The results do not report anything about the computational complexity of the method, while an argument is made in the introduction about assisting human/manual fact-checking at scale. Also, the number of predicates in the datasets that are used in the studies appears very small for the approach to be able to account for a real-world scenario. More surprisingly, the evaluation results are reported only on a handful of predicates. Therefore I am doubtful about the applicability/generalizability of the proposed approach in a more realistic scenarios and at scale.

across media, community, and —> across media, communities, and
- Misinformation in the Web —> Misinformation on the Web
- in media and community makes --> in media and communities makes
- This problem is common and getting worse in modern digital society - this statement somehow needs support
- which is logically contradict —> which logically contradicts
- we did not contain those triples already contained in K-Box —> we did not include those triples already contained in K-Box
- there’s a screenshot issue with fig. 7

Review #3
Anonymous submitted on 08/Apr/2021
Major Revision
Review Comment:

- originality
This work proposes a new method to generate positive and negative rules from a knowledge graph. Positive rules can be learned from known facts which the KG already contains. The authors proposed a negative sampling strategy to generate negative rules that are used to assess whether a fact should be not part of the KG. It explores different assumptions namely local and extended local closed world assumption (LCWA and E-LCWA) to generate false facts and learns negative rules from generated false facts. The positive and negative rules are combined to assign a truthfulness score for a given fact. The authors extend RUDIK’s negative sampling approach to produce better false facts for non-functional properties (the properties that can have more than one value such as ‘relative’ relation) by making a distant local closed world assumption (D-LCWA) . 
- The authors propose a new rule weighting and truth scoring method, which is a revised version of RUDIK method, and compared its fact checking accuracy to other rule based fact checking algorithms on three different knowledge graph datasets: i) a synthetic dataset ii) a real-world dataset and iii) their constructed dataset.  The facts in their constructed dataset were extracted from the Wikipedia articles using a BERT-based relation extraction method and then the facts were labeled as true or false after manual checking for supporting sentences in Wikipedia articles.

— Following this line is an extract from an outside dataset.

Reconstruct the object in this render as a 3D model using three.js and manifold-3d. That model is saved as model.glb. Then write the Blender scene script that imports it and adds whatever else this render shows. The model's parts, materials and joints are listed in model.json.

- significance of the results
The authors achieved 5% of improvement over the-state-of-art fact checking methods on the benchmark datasets and performed an extensive experimental evaluation on three datasets, comparing with 5 different methods namely; (1) KStream, (2) KLinker, (3) COPPAL, (4) RUDIK, and (5) PredPath.
However, I still have some concerns regarding the results:
- The authors pointed out some issues related to existing benchmark datasets and constructed a new evaluation dataset. The authors claim their evaluation dataset is more challenging than existing datasets for fact checking. We don’t know if this dataset has any biases. Have they done quality assessments on their dataset? Do the annotators record the supporting statements/sentences when labeling facts? 
- The authors corrected existing datasets (i.e. synthetic and real world) by removing mislabeled true facts. Interestingly, they did not mention the removal of the overlapping true-labeled facts between the training dataset (in this case DBPedia) and the test dataset. Please explain this decision and why this issue was not addressed.

- When I checked their Github page, the documentation quality on how to use the library was not good. It is not clear how to run their rule generation algorithm on a sample KG dataset. The documentation should show a sample run of the algorithm, preferably on a small KG.

- quality of writing
In general, the paper is well written. The introduction was divided into multiple subsections, which disrupts the flow. In the introduction, a comparison of embedding-based to the rule-based approaches is given, and a performance table from their previous paper was included. However, this work focuses on solely rule-based fact checking and I think that the embedding part is not that relevant. I would suggest removing or simplifying these parts. 
 -> The result section includes many subjective statements (e.g., Line 25 in page 15 ). I would also suggest that the authors create a separate discussion section for these statements.  
-> The section of  3.5 (Rule Weighting by Logical Validity) in the methodology starts by explaining W2-measure without explaining W1. It would be useful to add a description for W1 used in the evaluation. What is an unbounded rule?  Please define it formally.